Sunday, February 22, 2009

Friday Night Fish Fry

I was accidentally a good Catholic on Friday night with a good old fashion fish fry! It was tasty, fast and easy; if it was a little messy. This is another good recipe from Everyday Food.

First you need to make the coating for the fish. Cornmeal, flour, salt & pepper. I added some cayenne for a little extra impact.

The fish pieces are dipped in whipped egg whites, then into the cornmeal mixture. It's messy, but no more so than fried chicken. I covered my cutting board with a piece of plastic wrap to make clean up a touch easier.

The fish cooks in about 6-8 minutes. If you work in batches, the finished fish can sit in a warm over until you're ready to serve dinner.

This amount of fish sticks came from two tilapia fillets. It filled the two of us up. With a little more of our side dish, we could have shared the fish with a third person.

Fish with potatoes; the potato recipe will come later...super duper, OMG easy.

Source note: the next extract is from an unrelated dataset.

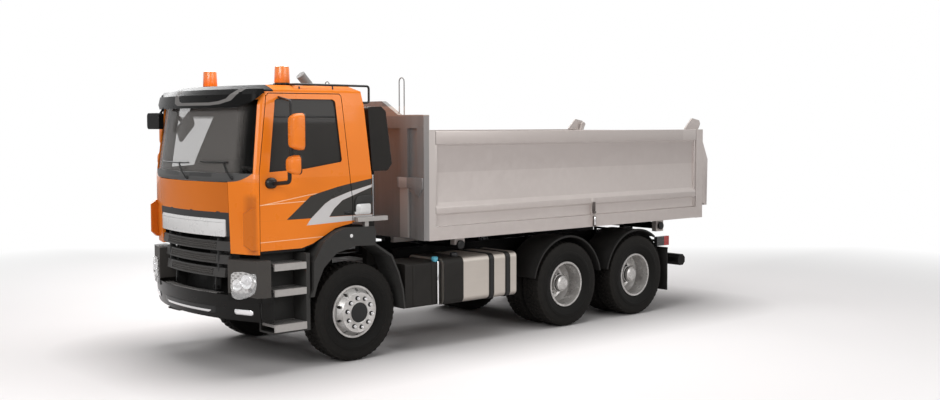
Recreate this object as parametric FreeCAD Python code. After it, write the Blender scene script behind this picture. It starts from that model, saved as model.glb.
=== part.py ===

Good flavor, very light and super flaky. Amen.

Cornmeal Crusted Fish Sticks
from Everyday Food

4 large egg whites
Coarse salt & ground pepper
1 pound skinless tilapia fillets, cut into 1 by 3 inch pieces
1 cup yellow cornmeal
1/2 cup all-purpose flour
1 cup vegetable oil

Preheat oven to 250. Line a baking sheet with paper towel.

In a large bowl, whisk together the egg whites with salt & pepper. Add the fish and toss to coat. In another large bowl, combine cornmeal and flour, season with salt & pepper.

Working in batches, lift fish from the egg whites; letting excess drip off, and dredge in the cornmeal mixture, patting to adhere. Transfer to a plate, sheet pan or cutting board.

In a large skillet, heat oil over medium high. Working in batches, cook fish until golden brown and opaque throughout, 4-6 minutes, turning once. If fish is browning too quickly, reduce heat. Transfer to the paper towel lined sheet. Keep warm in the oven until ready to serve.

Serve with ketchup, lemon wedges or tartar sauce.

**I used a cup of oil for my cooking, it wasn't very deep, so I had to rotate the fish a few extra times, so my cooking time was a touch longer than the 4-6 minutes recommended by the recipe. Otherwise this is it...


Stef said...

Oooh, I'm gonna watch for that side dish recipe. I have about a dozen little new red potatoes I need to use up pronto!

Charlie said...

OK, I am a little surprised that you did not do a beer batter for fish, growing up in WI that was the traditional Friday Fish Fry. The original recipe was equal parts flour and beer, but all good cooks know that it was the seasoning that made a really good fish fry.
This recipe does sound quite good. I will skip the ketchup on my fish and go for a little malt vinigar instead!

Dancer in DC said...

I really liked this batter as opposed to a beer batter - it actually reminded me very much of the way my grandmother would prepare fish that my dad would catch at the lake. And I REALLY liked the stick size, although I can't figure out why.

ScottE. said...

Charlie: I do do a beer batter, but I wanted to try this recipe out. As for my roots, beer batter fish was a special occasion at home. Everyday fried fish was a dry coating.